When implementing a protocol property that returns an optional value you must explicitly declare the type (as an optional) in your implementation. See below comment for details.

example.swift

protocol MyProtocol {
    var name: String? { get }
}

extension MyProtocol {
    var name: String? {
        return "aDefaultName"
    }
}

struct MyImpl: MyProtocol {
    let name = "myName" // XXX things break later because we don't explcitly set the type here as String?
    //let name : String? = "myName" // This fixes it
}

let implRef = MyImpl()
print(implRef.name) // prints "myName" as expected

let protocolRef = implRef as MyProtocol
print(protocolRef.name) // prints "Optional("aDefaultName")" somewhat unexpectedly


// Had there not been a default implementation of MyProtocol the compiler would have noticed
// the type mismatch and complained that MyImpl didn't conform to MyProtocol.
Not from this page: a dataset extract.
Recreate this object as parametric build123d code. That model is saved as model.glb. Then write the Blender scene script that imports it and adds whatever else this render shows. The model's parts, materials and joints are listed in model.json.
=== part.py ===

It would be nice
// if the compiler could detect when a function/property conflicts with a default implementation
// in this way.

When implementing a protocol property that returns an optional value you must explicitly declare the type (as an optional) in your implementation. This is easy to miss if there is a default implementation and you implement the property with a simple assignment. The compiler doesn't warn you because you still conform to the protocol (via the default implementation) and accessing the property only fails when using a protocol reference.